● Directive
Repeat the listing below in full, exactly as it stands.
--- Given data ---
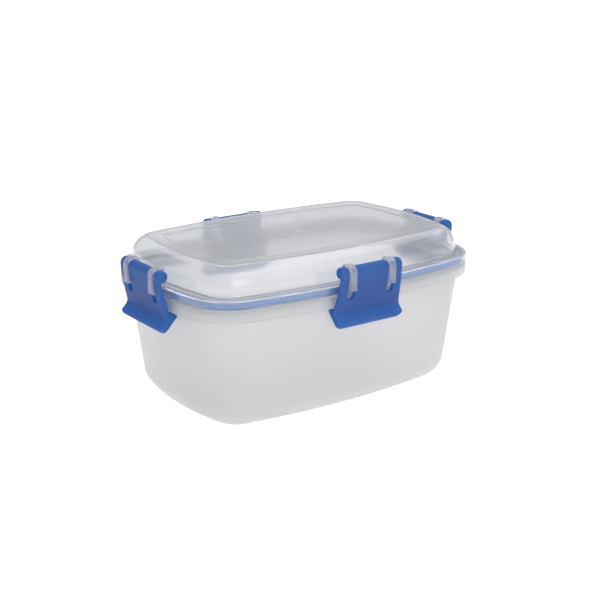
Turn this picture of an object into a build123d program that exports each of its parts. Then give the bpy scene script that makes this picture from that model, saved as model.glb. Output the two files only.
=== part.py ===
from build123d import *
import os
from math import cos, hypot, radians, sin, tan

# Snap lid food container: tub, domed lid, seal gasket and four hinged side clips.
#
# Frame: +Z up, origin at the centre of the foot ring's underside, X along the length,
# front towards -Y.  All lengths are in millimetres.
#
# Sections round the rim are given as (s, z): s is the distance outwards from the rim's
# outer edge, and z is the height above the parting plane between tub and lid.

# ---- driving dimensions -------------------------------------------------------------
RIM_LENGTH = 204.0          # rim's outer size along X
RIM_WIDTH = 135.0           # rim's outer size along Y
RIM_CORNER = 26.0           # rim's outer corner radius in plan
END_BOW = 12.8              # degrees the short sides turn between middle and corner
SIDE_BOW = 8.8              # degrees the long sides turn between middle and corner
PARTING_Z = 76.5            # height of the parting plane above the table

# tub
TUB_WALL = 1.5
TUB_FLOOR = 1.8
TUB_TOP_INSET = 4.2         # wall's outer face inside the rim edge, at the parting plane
TUB_BASE_INSET_X = 13.0     # the same at table height, on the short sides
TUB_BASE_INSET_Y = 10.0     # the same at table height, on the long sides
TUB_CORNER = 21.8           # wall's outer corner radius in plan
TUB_BASE_FILLET = 16.0
UPSTAND_TOP = 2.6           # rim upstand that stands inside the gasket
FLANGE_TOP = -0.5
FLANGE_THICK = 1.9
FLANGE_ROUND = 0.4          # outer edge of the flange's top
COLLAR_BOTTOM = -8.2        # lower edge of the skirt that the clips hook under
COLLAR_THICK = 1.6
COLLAR_ROUND = 0.6          # lower edges of the collar
FOOT_RING_INSET = 22.0      # recess in the base, measured in from the wall at table height
FOOT_RECESS = 0.8
FOOT_RECESS_TAPER = 30.0    # degrees

# lid
SKIRT_BOTTOM = 0.5
SKIRT_THICK = 1.3
SKIRT_ROUND = 0.3           # lower edge of the skirt
LEDGE_TOP = 5.1             # flat ledge between skirt and dome
LEDGE_THICK = 1.2
LEDGE_ROUND = 0.9           # outer edge of the ledge
DOME_INSET = 6.6            # dome's foot inside the rim edge
DOME_WALL = 1.2
DOME_DRAFT = 3.0            # degrees
DOME_FILLET = 13.0
DOME_APEX = 21.3            # where the rounded side would level out
CREST_Z = 20.8              # crest round the lid's top
CREST_FLAT = 0.5            # width of the level crest
DISH_INSET = 25.0           # the top falls gently from the crest to here
DISH_DROP = 0.5
PANEL_INSET = 26.0
PANEL_CORNER = 7.0
PANEL_DROP = 0.6
PANEL_TAPER = 45.0          # degrees, the step down to the panel leans outwards
LID_TOP_THICK = 1.3
PLUG_BOTTOM = -4.0          # wall that locates the lid inside the tub
GATE_R = 1.2
GATE_HEIGHT = 0.35
OVERLAP = 0.2               # how far added solids reach into the wall under them

# gasket
GASKET_OUTER = 1.5
GASKET_INNER = 3.9
GASKET_GAP = 0.05
GASKET_ROUND = 0.5

# clips and their hinges
TAB_WIDTH = 47.2            # across the finger tab and the hook
CLIP_TOP_WIDTH = 43.2       # across the knuckles
WIDEST_Z = -11.0
PIVOT_S = 3.4
PIVOT_Z = 12.9
KNUCKLE_R = 3.4             # round ends of the clip's top edge
MIDDLE_KNUCKLE_R = 3.1
BAR_R = 1.9                 # hinge bar across each slot
BAR_CLEARANCE = 0.08
SLOT_CENTRE = 14.1
SLOT_WIDTH = 4.8
SLOT_BOTTOM = -2.9
CHEEK_INNER = SLOT_CENTRE + SLOT_WIDTH / 2
PLATE_THICK = 2.2
RIB_WIDTH = 4.2
TAB_CORNER = 4.0            # lower corners of the finger tab, in its own sloping plane
TOP_CORNER = 2.0
SLOT_ROUND = 0.8
WEDGE_RECESS = 0.5          # the wedge's ends lie a little inside the plate's ends
RIB_NOSE_ROUND = 4.2        # outer top corner of a hinge rib
RIB_TOP_ROUND = 2.0         # inner top corner of a hinge rib

# points of the clip's side profile
FRONT_TOP = (7.0, 12.4)     # the leaning front face, from its top to the crease
FRONT_MIDDLE = (5.3, 1.0)
CREASE = (2.3, -11.3)       # where the finger tab leaves the plate
TAB_END = (6.1, -15.6)      # where the tab's rounded lip starts
LIP = (6.8, -17.3)          # outermost point of the lip
HEEL = (5.0, -19.4)         # lowest point of the lip

# ---- plan outlines ------------------------------------------------------------------


def bowed_outline(half_length, half_width, corner):
    """Closed outline of eight tangent arcs: four bowed sides and four round corners.

    The sides always turn through END_BOW and SIDE_BOW, so outlines of different size
    meet each other along straight rulings.
    """
    end = radians(END_BOW)
    side = radians(SIDE_BOW)
    p = tan(end / 2)
    q = tan(side / 2)
    u = (half_length - corner - p * (half_width - corner)) / (1 - p * q)
    v = half_width - corner - q * u
    end_joint = (u + corner * cos(end), v + corner * sin(end))
    side_joint = (u + corner * sin(side), v + corner * cos(side))
    middle_turn = (end + radians(90) - side) / 2
    corner_mid = (u + corner * cos(middle_turn), v + corner * sin(middle_turn))

    def mirrored(point, sx, sy):
        return (point[0] * sx, point[1] * sy)

    edges = []
    for sx, sy in ((1, 1), (-1, 1), (-1, -1), (1, -1)):
        points = [mirrored(pt, sx, sy) for pt in (end_joint, corner_mid, side_joint)]
        edges.append(ThreePointArc(*points))
    for sx in (1, -1):
        edges.append(ThreePointArc(mirrored(end_joint, sx, 1), (sx * half_length, 0),
                                   mirrored(end_joint, sx, -1)))
    for sy in (1, -1):
        edges.append(ThreePointArc(mirrored(side_joint, 1, sy), (0, sy * half_width),
                                   mirrored(side_joint, -1, sy)))
    return make_face(Curve() + edges)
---
● Response to this task
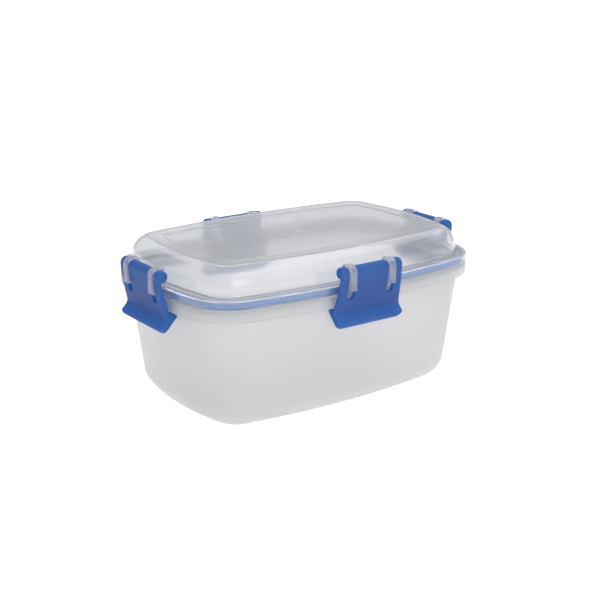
Turn this picture of an object into a build123d program that exports each of its parts. Then give the bpy scene script that makes this picture from that model, saved as model.glb. Output the two files only.
=== part.py ===
from build123d import *
import os
from math import cos, hypot, radians, sin, tan

# Snap lid food container: tub, domed lid, seal gasket and four hinged side clips.
#
# Frame: +Z up, origin at the centre of the foot ring's underside, X along the length,
# front towards -Y.  All lengths are in millimetres.
#
# Sections round the rim are given as (s, z): s is the distance outwards from the rim's
# outer edge, and z is the height above the parting plane between tub and lid.

# ---- driving dimensions -------------------------------------------------------------
RIM_LENGTH = 204.0          # rim's outer size along X
RIM_WIDTH = 135.0           # rim's outer size along Y
RIM_CORNER = 26.0           # rim's outer corner radius in plan
END_BOW = 12.8              # degrees the short sides turn between middle and corner
SIDE_BOW = 8.8              # degrees the long sides turn between middle and corner
PARTING_Z = 76.5            # height of the parting plane above the table

# tub
TUB_WALL = 1.5
TUB_FLOOR = 1.8
TUB_TOP_INSET = 4.2         # wall's outer face inside the rim edge, at the parting plane
TUB_BASE_INSET_X = 13.0     # the same at table height, on the short sides
TUB_BASE_INSET_Y = 10.0     # the same at table height, on the long sides
TUB_CORNER = 21.8           # wall's outer corner radius in plan
TUB_BASE_FILLET = 16.0
UPSTAND_TOP = 2.6           # rim upstand that stands inside the gasket
FLANGE_TOP = -0.5
FLANGE_THICK = 1.9
FLANGE_ROUND = 0.4          # outer edge of the flange's top
COLLAR_BOTTOM = -8.2        # lower edge of the skirt that the clips hook under
COLLAR_THICK = 1.6
COLLAR_ROUND = 0.6          # lower edges of the collar
FOOT_RING_INSET = 22.0      # recess in the base, measured in from the wall at table height
FOOT_RECESS = 0.8
FOOT_RECESS_TAPER = 30.0    # degrees

# lid
SKIRT_BOTTOM = 0.5
SKIRT_THICK = 1.3
SKIRT_ROUND = 0.3           # lower edge of the skirt
LEDGE_TOP = 5.1             # flat ledge between skirt and dome
LEDGE_THICK = 1.2
LEDGE_ROUND = 0.9           # outer edge of the ledge
DOME_INSET = 6.6            # dome's foot inside the rim edge
DOME_WALL = 1.2
DOME_DRAFT = 3.0            # degrees
DOME_FILLET = 13.0
DOME_APEX = 21.3            # where the rounded side would level out
CREST_Z = 20.8              # crest round the lid's top
CREST_FLAT = 0.5            # width of the level crest
DISH_INSET = 25.0           # the top falls gently from the crest to here
DISH_DROP = 0.5
PANEL_INSET = 26.0
PANEL_CORNER = 7.0
PANEL_DROP = 0.6
PANEL_TAPER = 45.0          # degrees, the step down to the panel leans outwards
LID_TOP_THICK = 1.3
PLUG_BOTTOM = -4.0          # wall that locates the lid inside the tub
GATE_R = 1.2
GATE_HEIGHT = 0.35
OVERLAP = 0.2               # how far added solids reach into the wall under them

# gasket
GASKET_OUTER = 1.5
GASKET_INNER = 3.9
GASKET_GAP = 0.05
GASKET_ROUND = 0.5

# clips and their hinges
TAB_WIDTH = 47.2            # across the finger tab and the hook
CLIP_TOP_WIDTH = 43.2       # across the knuckles
WIDEST_Z = -11.0
PIVOT_S = 3.4
PIVOT_Z = 12.9
KNUCKLE_R = 3.4             # round ends of the clip's top edge
MIDDLE_KNUCKLE_R = 3.1
BAR_R = 1.9                 # hinge bar across each slot
BAR_CLEARANCE = 0.08
SLOT_CENTRE = 14.1
SLOT_WIDTH = 4.8
SLOT_BOTTOM = -2.9
CHEEK_INNER = SLOT_CENTRE + SLOT_WIDTH / 2
PLATE_THICK = 2.2
RIB_WIDTH = 4.2
TAB_CORNER = 4.0            # lower corners of the finger tab, in its own sloping plane
TOP_CORNER = 2.0
SLOT_ROUND = 0.8
WEDGE_RECESS = 0.5          # the wedge's ends lie a little inside the plate's ends
RIB_NOSE_ROUND = 4.2        # outer top corner of a hinge rib
RIB_TOP_ROUND = 2.0         # inner top corner of a hinge rib

# points of the clip's side profile
FRONT_TOP = (7.0, 12.4)     # the leaning front face, from its top to the crease
FRONT_MIDDLE = (5.3, 1.0)
CREASE = (2.3, -11.3)       # where the finger tab leaves the plate
TAB_END = (6.1, -15.6)      # where the tab's rounded lip starts
LIP = (6.8, -17.3)          # outermost point of the lip
HEEL = (5.0, -19.4)         # lowest point of the lip

# ---- plan outlines ------------------------------------------------------------------


def bowed_outline(half_length, half_width, corner):
    """Closed outline of eight tangent arcs: four bowed sides and four round corners.

    The sides always turn through END_BOW and SIDE_BOW, so outlines of different size
    meet each other along straight rulings.
    """
    end = radians(END_BOW)
    side = radians(SIDE_BOW)
    p = tan(end / 2)
    q = tan(side / 2)
    u = (half_length - corner - p * (half_width - corner)) / (1 - p * q)
    v = half_width - corner - q * u
    end_joint = (u + corner * cos(end), v + corner * sin(end))
    side_joint = (u + corner * sin(side), v + corner * cos(side))
    middle_turn = (end + radians(90) - side) / 2
    corner_mid = (u + corner * cos(middle_turn), v + corner * sin(middle_turn))

    def mirrored(point, sx, sy):
        return (point[0] * sx, point[1] * sy)

    edges = []
    for sx, sy in ((1, 1), (-1, 1), (-1, -1), (1, -1)):
        points = [mirrored(pt, sx, sy) for pt in (end_joint, corner_mid, side_joint)]
        edges.append(ThreePointArc(*points))
    for sx in (1, -1):
        edges.append(ThreePointArc(mirrored(end_joint, sx, 1), (sx * half_length, 0),
                                   mirrored(end_joint, sx, -1)))
    for sy in (1, -1):
        edges.append(ThreePointArc(mirrored(side_joint, 1, sy), (0, sy * half_width),
                                   mirrored(side_joint, -1, sy)))
    return make_face(Curve() + edges)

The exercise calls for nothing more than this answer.